Ezekiel sided with the Confederacy during the Civil War. He enrolled in the Virginia Military Institute (VMI) in 1862, becoming the school’s first Jewish cadet. He took part in the Battle of New Market on May 15, 1864, and later helped defend Richmond against Union forces. He graduated from VMI in 1866.
After the war, Ezekiel worked in his father’s dry goods store. He studied anatomy at the Medical College of Virginia but apparently abandoned his studies soon afterward. He moved to Cincinnati, Ohio, in the late 1860s and began studying sculpture. He sailed to Berlin in 1869 and attended the Prussian Academy of Art. He quickly established a reputation as a famous sculptor. He also served as a war correspondent for the New York Herald during the Franco-Prussian War. He moved to Rome in the 1870s and established a studio there.

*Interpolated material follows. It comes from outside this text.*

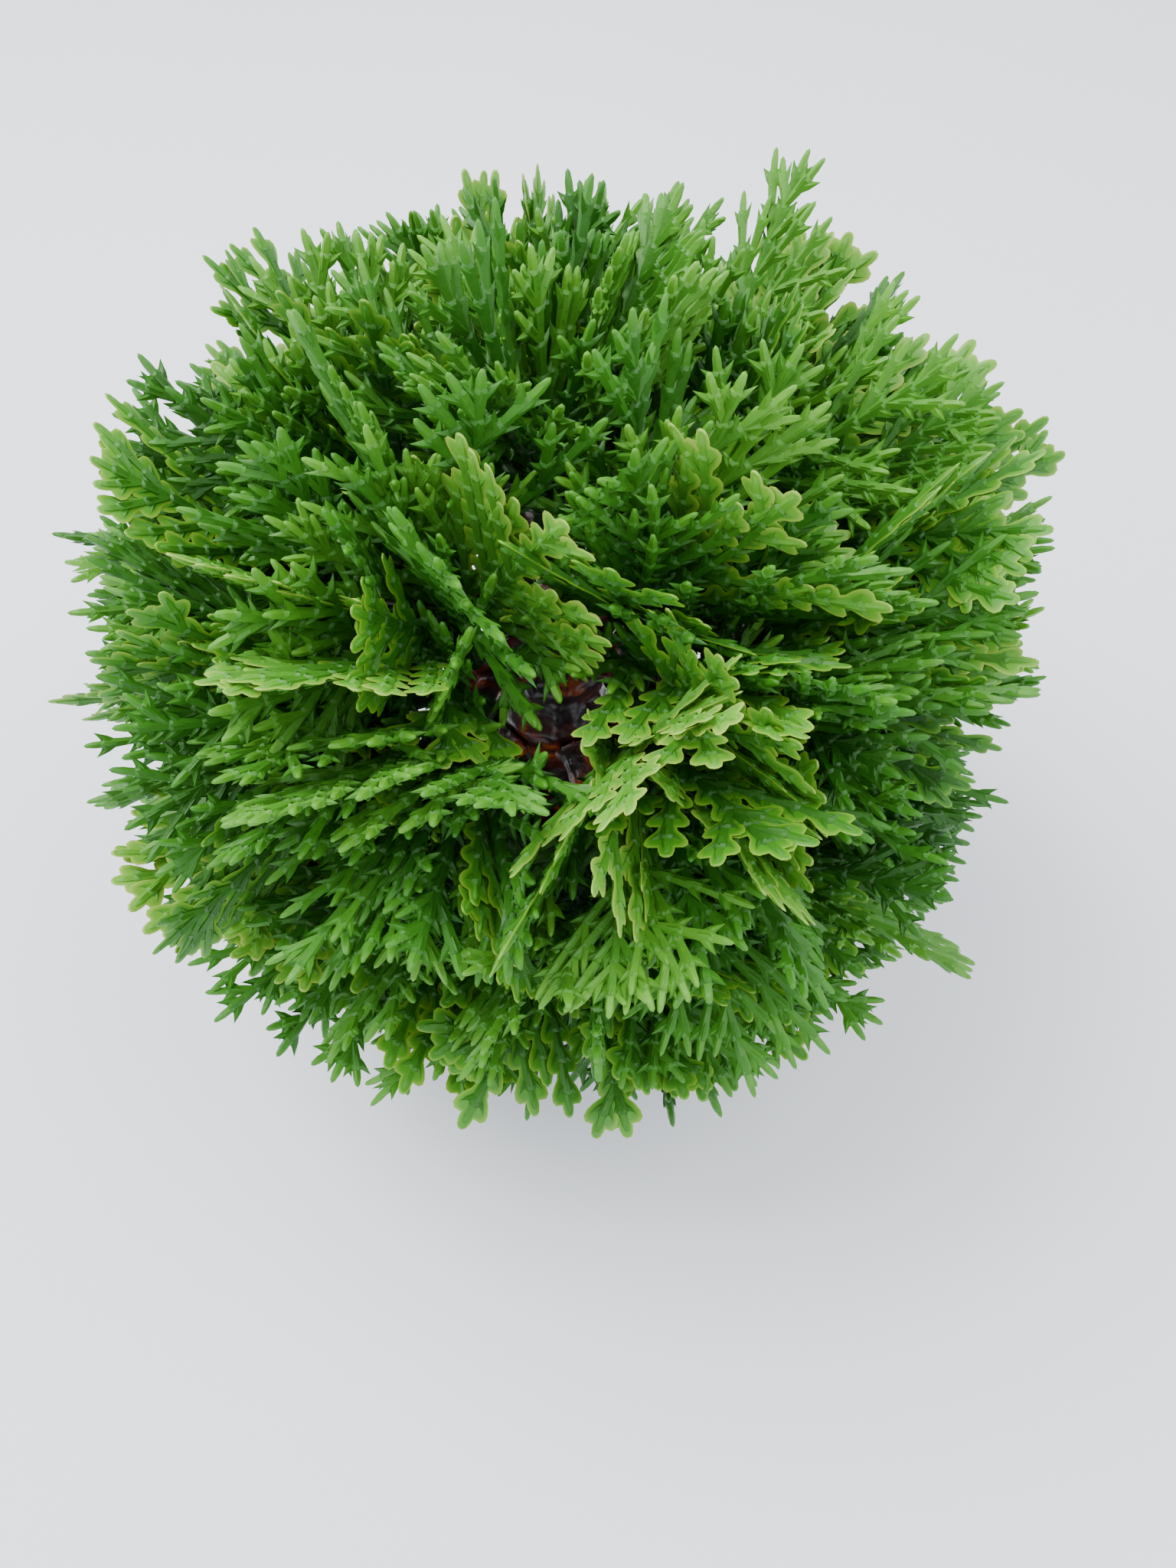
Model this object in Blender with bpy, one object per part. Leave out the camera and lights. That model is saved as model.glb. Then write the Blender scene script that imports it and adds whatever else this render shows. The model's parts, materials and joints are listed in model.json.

He remained committed to the mythology of the Lost Cause. He submitted designs for monuments in Richmond honoring General Robert E. Lee and Confederate soldiers and sailors. In 1903, VMI installed his statue of Virginia Mourning her Dead, which honored the VMI cadets who died in the Battle of New Market. In 1910, the United Daughters of the Confederacy unveiled his statue of Confederate prisoners of war at Johnson’s Island in Ohio. Then, in 1914, Arlington National Cemetery unveiled his monument honoring the Confederate soldiers buried in the cemetery.
Ezekiel died of pneumonia in Rome on March 27, 1917.